I don’t want to see this bifurcation of the courageous Christian, who is a bit of a meanie, and the sweet, gentle Christian, who never sticks their head above the parapet.
What we really need is courage and gentleness together.
In which public conversations do you think it’s most urgent for Christian voices to be heard?
The normal topics aren’t going away – suffering, what about other religions, and so on. I don’t think those difficult questions have diminished. But what has happened is a bunch of other questions have come to the fore around human sexuality, and whether traditional Christianity has anything half-reasonable to say. Although it’s not a topic any of us like talking about, I do think we need to work out how to express traditional forms of Christianity that don’t sound dumb and mean.
I think the topic of hell is massive … That’s related to this sense that Christianity is dangerous. It speaks about these dangerous ideas of eternal punishment.
And then the Old Testament is full of violence and genocide, and lots of the sceptical public have become aware of those bits we’ve always known about in the Old Testament that we skip over when we read it to our kids. That feeds into this general feeling that [Christianity] might not actually be good for kids, or adults or our culture. It’s in that space that we need to jump in with courage, and with grace and gentleness, to point out how there is still a way to think about all this stuff that is not just true, but it’s beautiful and good for the soul and society.

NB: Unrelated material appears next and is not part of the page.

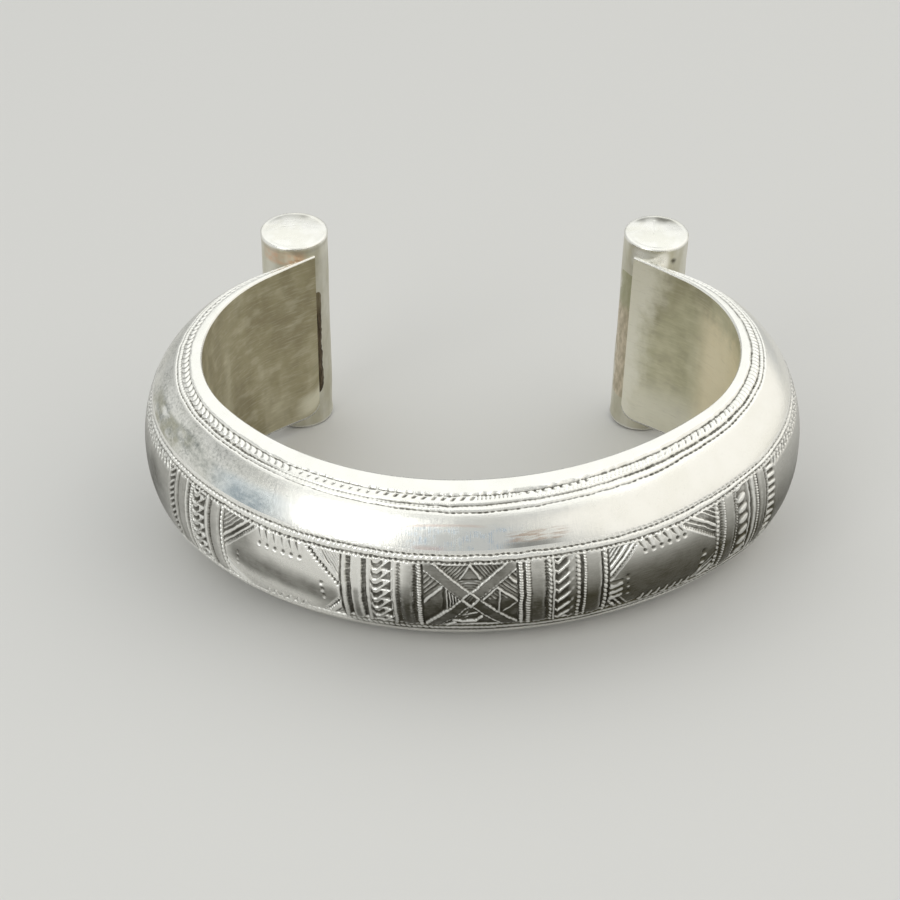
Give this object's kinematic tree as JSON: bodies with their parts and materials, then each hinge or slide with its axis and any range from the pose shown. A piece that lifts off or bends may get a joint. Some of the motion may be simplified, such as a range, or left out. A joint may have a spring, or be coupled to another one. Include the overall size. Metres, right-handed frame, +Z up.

What do you hope will be the outcome of your move?
On one hand, I hope to keep helping local churches do their mission to reach sceptical neighbours. I just hope to be able to do a little more in the public square to leave the average Australian doubter thinking, “Oh, maybe Christianity is not as dumb and mean as I thought”, so that they will be open to the next conversation they have with a Christian or open to the next letterbox drop they get from the local church and have a look.
It’s really there that they are going to find the gospel and be transformed by it, but I want to be a part of that conversation.